Eine menschengerechte, soziale Wirtschaft wird durch Unternehmen gestaltet, die ihrerseits menschengerecht und sozial ausgerichtet sind. Deshalb geht es neben der Gewinnerzielung um das Gemeinwohl und die Potentialentfaltung des Einzelnen in der Organisation. Einerseits ist die Organisation durch eine Vielzahl von Gruppen und Gruppenbeziehungen geprägt, andererseits ist es ein Trugschluss zu glauben, diese Beziehungen ließen sich über Befehl und Gehorsam steuern. Management wird als dienstleistungsbezogene Funktion der Organisation beschrieben. In diesem systemischen Managementverständnis geht es konkret um geteilte Macht statt positionsorientierter Führung. 1924 schreibt sie in ihrem Buch Creative Experience:
„A large organization is a collection of local communities. Individual and institutional growth are maximized when those communities are self-governing.“
Mary P. Follett entwirft ein Selbstorganisationskonzept, das auf Partizipation, Selbststeuerung und Sinnstiftung basiert. In ihrer Theorie eines demokratischen Managements ist die Unterscheidung von „Macht mit“ und „Macht über“ zentral. „Macht über“ meint einen Einfluss, der mittels (willkürlicher) Anordnungen durchgesetzt wird. „Macht mit“ bedeutet hingegen: Führung geschieht durch verteilte Macht und Interaktion. Ein solches Management sieht die Aufgabe darin, die Organisationsmitglieder zu befähigen und zu ermächtigen, Führungsarbeit zu leisten. Sie schreibt:
“Part of the task of the leader is to make others participate in his leadership. The best leader knows how to make his followers actually feel power themselves, not merely acknowledge his power.” (aus: Dynamic Administration)
„Leadership is not defined by the exercise of power but by the capacity to increase the sense of power among those who are led.

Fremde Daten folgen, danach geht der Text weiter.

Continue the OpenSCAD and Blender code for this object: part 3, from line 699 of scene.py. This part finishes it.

The most essential work of the leader is to create more leaders.“ (aus: Creative Experience)
Ein demokratisches Management hat einen „freiheits- und legitimationstheoretischen Vorsprung“ (O. Höffe) vor vertikal hierarchischen Ordnungs- und Führungsmodellen. Und im Verständnis von Mary Parker Follett wird das Management zu einer demokratischen Institution in der Organisation. Zugleich wird die Demokratie zum Mittel, um Teilhabe und Kohäsion effektiv zu ermöglichen, weil sich Organisationmitglieder als freie Bürger selbstbestimmt in die Organisationsgestaltung einbringen können und nicht als fremdbestimmt erleben.

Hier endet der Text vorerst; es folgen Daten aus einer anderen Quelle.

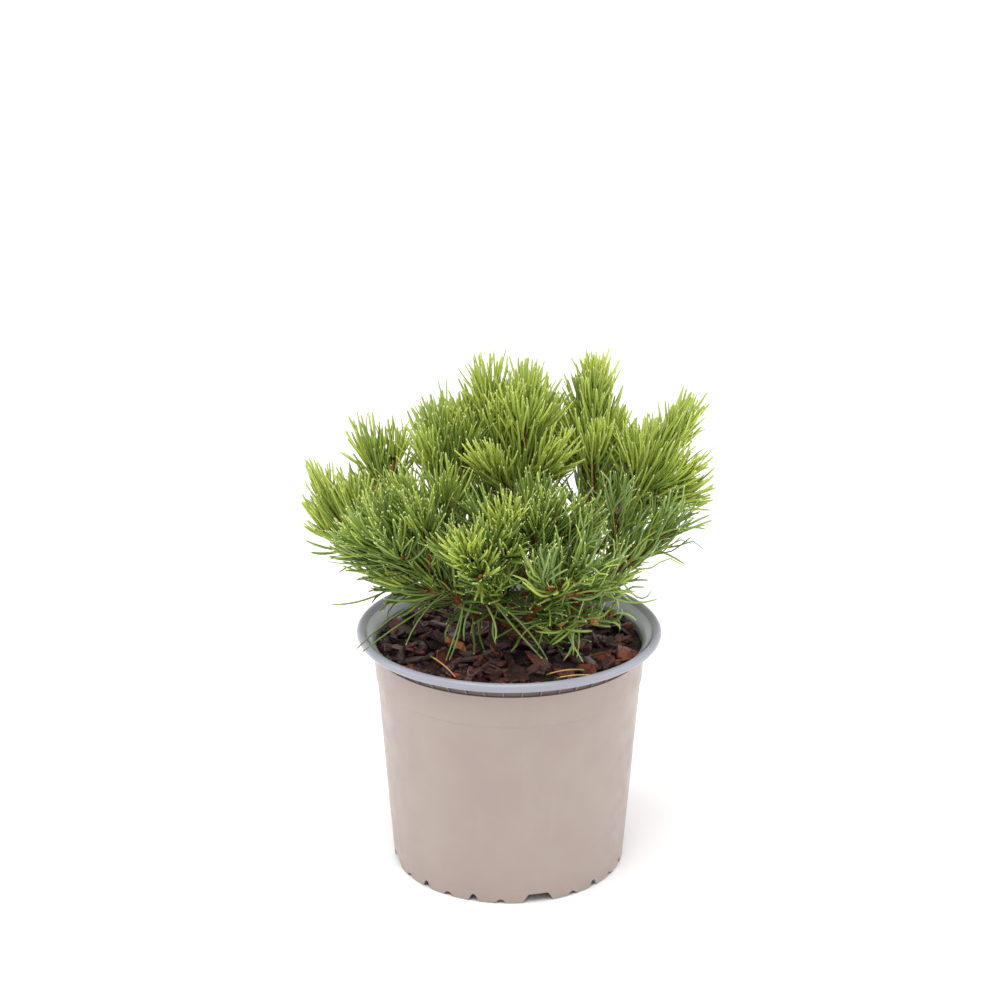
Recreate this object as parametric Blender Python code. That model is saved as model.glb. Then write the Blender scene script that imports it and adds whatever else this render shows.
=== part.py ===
"""A mugo pine standing in a round plastic nursery pot.

Sizes are in millimetres until a mesh is made. The pot's axis is the Z axis, the
pot stands on Z = 0 and the side seen in the photograph looks along -Y.
"""
import math
import random

import bmesh
import bpy
from mathutils import Matrix, Vector

MM = 0.001
CLEARANCE = 0.3

# Pot
POT_SIDES = 48
POT_HEIGHT = 155.3
POT_BASE_RADIUS = 73.2
POT_RIM_RADIUS = 95.0
POT_SKIRT_INNER_RADIUS = 71.4
POT_FLOOR_EDGE_RADIUS = 70.4
POT_FLOOR_UNDERSIDE = 6.5
POT_FLOOR_TOP = 8.0
COLLAR_STEP_HEIGHT = 122.4
COLLAR_STEP_RADIUS = 82.5
COLLAR_LEDGE = 0.8
COLLAR_TOP_HEIGHT = 141.0
COLLAR_TOP_RADIUS = 84.8
RECESS_RADIUS = 84.2
LIP_ROOT_HEIGHT = 147.0
LIP_EDGE = (93.6, 149.0)
LIP_FACE_BOTTOM = 150.6
LIP_FACE_TOP = 153.0
LIP_CREST_RADIUS = 92.6
LIP_SHOULDER = 0.8
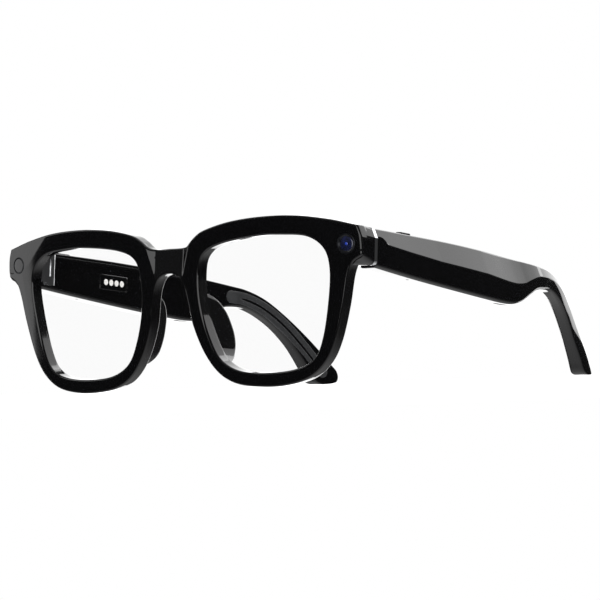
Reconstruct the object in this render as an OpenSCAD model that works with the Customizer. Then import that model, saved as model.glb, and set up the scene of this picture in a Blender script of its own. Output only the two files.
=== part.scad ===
// Camera glasses with folding electronic temples, standing on rims and ear tips.
// Design frame: +Y runs back along the temples, +X is the wearer's left, +Z is
// square to the temples, and the origin is the face of the bridge.

/* [Front] */
// Wrap radius of the front's face
wrap_r = 560; // [400:5:900]
// Forward lean of the front against the temples, in degrees
lean = 7.5; // [5:0.5:9]
// Depth of the rims from face to back
rim_depth = 4.3; // [4:0.1:4.8]
// Lens thickness
lens_t = 1.6; // [1.4:0.1:1.8]
// Depth of the lens behind the rim's face
lens_inset = 1.6; // [1.4:0.1:1.7]
// How much larger the lens is than its opening
lens_grow = 1.025; // [1.01:0.005:1.03]
// How far the bridge's face lies behind the rims
bridge_recess = 1.5; // [0:0.1:1.8]

/* [End pieces] */
// Outer face of the end pieces, from the middle
side_x = 73; // [72.9:0.05:73.2]
// Rear of the end-piece block
block_y = 11.2; // [11:0.1:11.3]
// Thickness of the bright trim band
trim_t = 1.4; // [1:0.1:1.4]
// Middle of the camera and light discs, from the middle
disc_x = 67.7; // [67.2:0.1:68]
// Height of the discs
disc_z = 2.5; // [2.2:0.1:2.8]
// Outer radius of the camera's ring
camera_r = 3.15; // [2.9:0.05:3.2]
// Outer radius of the light's ring
led_r = 2.65; // [2.4:0.05:2.8]

/* [Hinges] */
// Distance of each hinge axis from the middle
hinge_x = 63.6; // [63.4:0.1:63.8]
// Distance of the hinge axes behind the face
hinge_y = 14.5; // [14.4:0.1:14.7]
// Barrel radius
barrel_r = 1.5; // [1.3:0.05:1.6]
// Hinge pin radius
pin_r = 0.6; // [0.5:0.05:0.7]
// Running clearance between the pin and the temple's knuckle
pin_gap = 0.05; // [0.03:0.01:0.08]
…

Als Mary Parker Follett am 18. Dezember 1933, im Alter von 65 Jahren, in Boston stirbt, war sie eine anerkannte Politik-, Unternehmensberaterin und Publizistin, der eine Universitätskarriere verwehrt blieb. Noch heute ist sie eine (leider fast vergessene) Prophetin einer humanistischen und demokratischen Organisations- und Managementlehre. Die Re-Lektüre ihrer Bücher und Aufsätze ist eine Quelle der Inspiration für selbstorganisierte Ordnungen in Gesellschaft und Wirtschaft. In ihrem Werk klingen sozial-/gemeinwohlökonomische Ideen und Modelle an, die eine andere Organisations- und Arbeitsgestaltung möglich machen. Zugleich bleibt sie eine kritische Stimme im Hinblick auf die noch allzu häufig fremdbestimmten Organisations- und Führungsmodelle in der Wirtschaft und der Sozial- und Gesundheitswirtschaft gleichermaßen.